What you need to do — Reproduce all of the data word for word.
────────
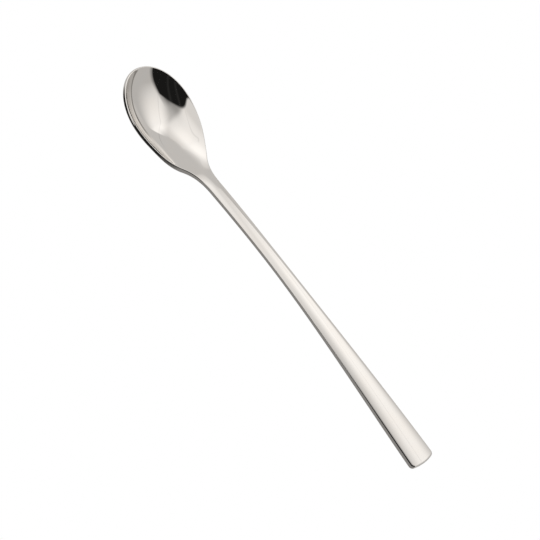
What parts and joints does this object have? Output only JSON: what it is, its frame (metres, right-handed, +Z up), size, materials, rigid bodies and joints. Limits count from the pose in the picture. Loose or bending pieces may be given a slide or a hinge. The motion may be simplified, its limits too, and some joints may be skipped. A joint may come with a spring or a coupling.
{
  "type": "iced tea spoon",
  "caption": "Long-handled spoon of polished stainless steel with an egg-shaped bowl and a flat, widening handle.",
  "frame": {"origin": "on the surface the spoon lies on, under the middle of its overall box", "axes": "+X from the bowl's tip to the handle's end, +Y across the spoon, +Z up, out of the hollow of the bowl"},
  "size_m": [0.195, 0.0306, 0.0127],
  "materials": {
    "polished_steel": "polished stainless steel, fine lines along the handle"
  },
  "bodies": {
    "root": {"spoon": "polished_steel"}
  },
  "joints": []
}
────────
Solution to the exercise —
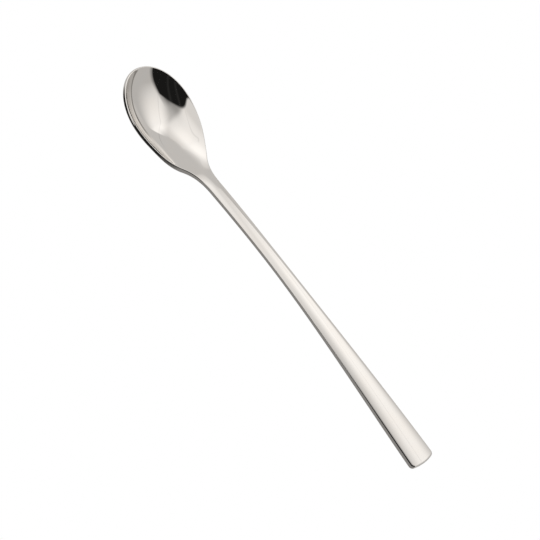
What parts and joints does this object have? Output only JSON: what it is, its frame (metres, right-handed, +Z up), size, materials, rigid bodies and joints. Limits count from the pose in the picture. Loose or bending pieces may be given a slide or a hinge. The motion may be simplified, its limits too, and some joints may be skipped. A joint may come with a spring or a coupling.
{
  "type": "iced tea spoon",
  "caption": "Long-handled spoon of polished stainless steel with an egg-shaped bowl and a flat, widening handle.",
  "frame": {"origin": "on the surface the spoon lies on, under the middle of its overall box", "axes": "+X from the bowl's tip to the handle's end, +Y across the spoon, +Z up, out of the hollow of the bowl"},
  "size_m": [0.195, 0.0306, 0.0127],
  "materials": {
    "polished_steel": "polished stainless steel, fine lines along the handle"
  },
  "bodies": {
    "root": {"spoon": "polished_steel"}
  },
  "joints": []
}